The ITC said in a release Wednesday that it will launch its investigative efforts when the case is assigned to one of the ITC’s administrative law judges.

“The USITC will make a final determination in the investigation at the earliest practicable time,” the commission said in a statement. “Within 45 days after institution of the investigation, the USITC will set a target date for completing the investigation.”

Late last month, LG Chem filed a complaint with the ITC and requested the commission order imports of batteries made by SK Innovation to be stopped.

LG Chem alleges SK Innovation violated a tariff act in importing and selling certain lithium-ion batteries, battery cells, battery modules, battery packs, components and processes by misappropriating trade secrets, the ITC said.

LG Chem and its branch in Holland, Michigan, filed the complaint against SK Innovation and its U.S. branch in Atlanta, Georgia.

Korea’s largest battery maker by shipments also sued its rival in the U.S. District Court of Delaware. SK Innovation’s U.S. battery arm is located in Delaware.

LG Chem welcomed the announcement, saying it hopes the commission will shed light on its rival’s unfair infiltration of its trade secrets.

The battle started when LG Chem accused SK Innovation of hiring 76 of its employees and unlawfully acquiring trade secrets, citing a captured image of an application form used in the hiring process.

The form asked each applicant for information on their previously undertaken projects, duration of the work and number of coworkers and project leaders, including their names.

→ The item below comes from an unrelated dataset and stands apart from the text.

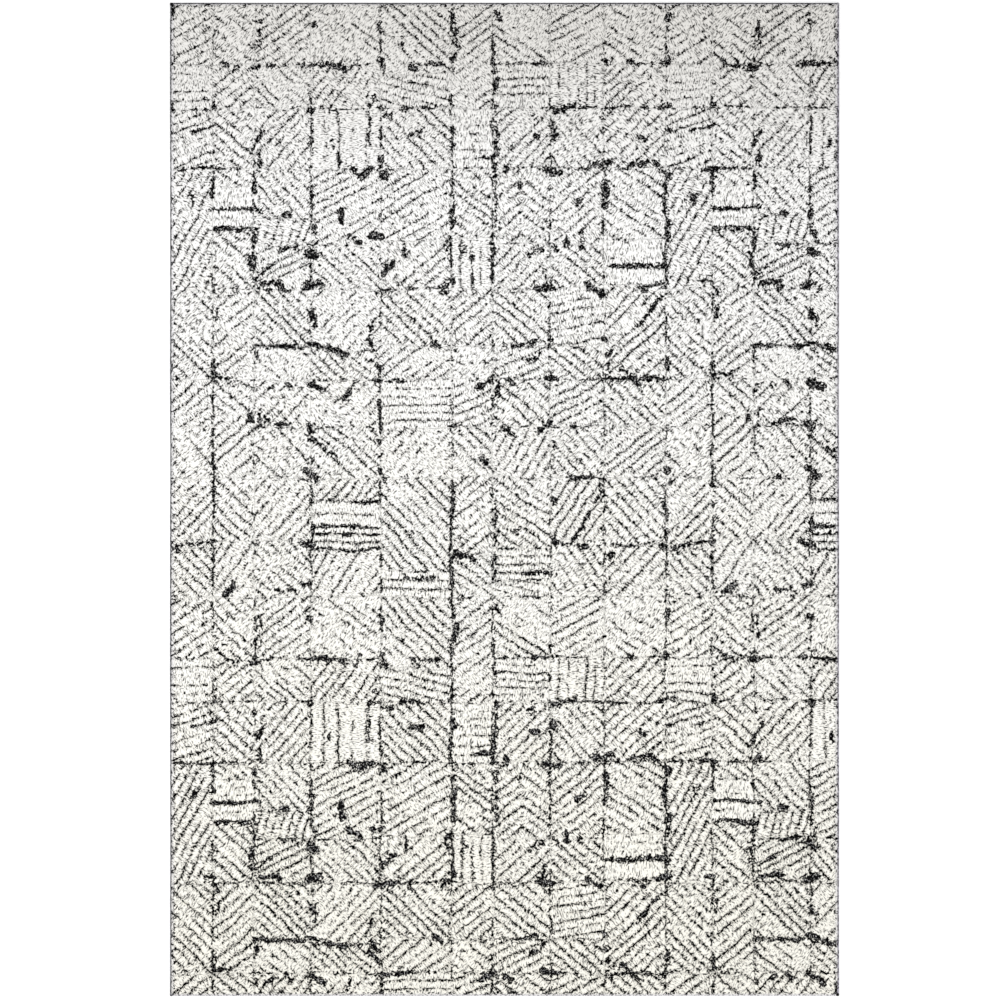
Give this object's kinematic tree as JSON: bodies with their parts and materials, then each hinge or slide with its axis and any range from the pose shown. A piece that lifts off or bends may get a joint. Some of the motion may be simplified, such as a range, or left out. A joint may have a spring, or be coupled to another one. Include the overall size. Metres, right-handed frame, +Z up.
{
  "type": "area rug",
  "caption": "Rectangular high-and-low pile area rug with carved ridged blocks, overcast edges and a cloth backing, lying flat.",
  "frame": {"origin": "on the floor, under the middle of the rug", "axes": "+X across the rug to the right as seen from above with the head end up, +Y along the rug towards the head end, +Z up out of the pile"},
  "size_m": [1.6, 2.375, 0.017],
  "materials": {
    "cream_yarn": "matt heat-set pile yarn, cut and carved",
    "charcoal_yarn": "matt heat-set pile yarn, short",
    "grey_yarn": "matt overcasting yarn",
    "jute_weave": "plain-woven jute and cotton ground",
    "latex": "matt dried latex",
    "backing_cloth": "open plain-woven backing cloth",
    "filler_cord": "twisted filler cord"
  },
  "bodies": {
    "root": {"secondary_backing": "backing_cloth", "latex_coat": "latex", "ground_weave": "jute_weave", "ground_pile": "charcoal_yarn", "pile_column_01": "cream_yarn", "pile_column_02": "cream_yarn", "pile_column_03": "cream_yarn", "pile_column_04": "cream_yarn", "pile_column_05": "cream_yarn", "pile_column_06": "cream_yarn", "pile_column_07": "cream_yarn", "pile_column_08": "cream_yarn", "pile_column_09": "cream_yarn", "pile_column_10": "cream_yarn", "pile_column_11": "cream_yarn", "pile_column_12": "cream_yarn", "pile_column_13": "cream_yarn", "overcast_left": "grey_yarn", "overcast_right": "grey_yarn", "overcast_head": "grey_yarn", "overcast_foot": "grey_yarn", "filler_cord_left": "filler_cord", "filler_cord_right": "filler_cord", "filler_cord_head": "filler_cord", "filler_cord_foot": "filler_cord", "corner_tack_head_left": "grey_yarn", "corner_tack_head_right": "grey_yarn", "corner_tack_foot_left": "grey_yarn", "corner_tack_foot_right": "grey_yarn"}
  },
  "joints": []
}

SK Innovation responded that it was “doing business based on fair competition,” adding the problematic form was drawn up in consultation with outside human resources agencies.

LG Chem rebutted that the form was not “general” for any industry and was intentionally used to extract inside information.

SK Innovation later responded it didn’t need its rival’s technology or trade secrets as it has a different way of producing batteries.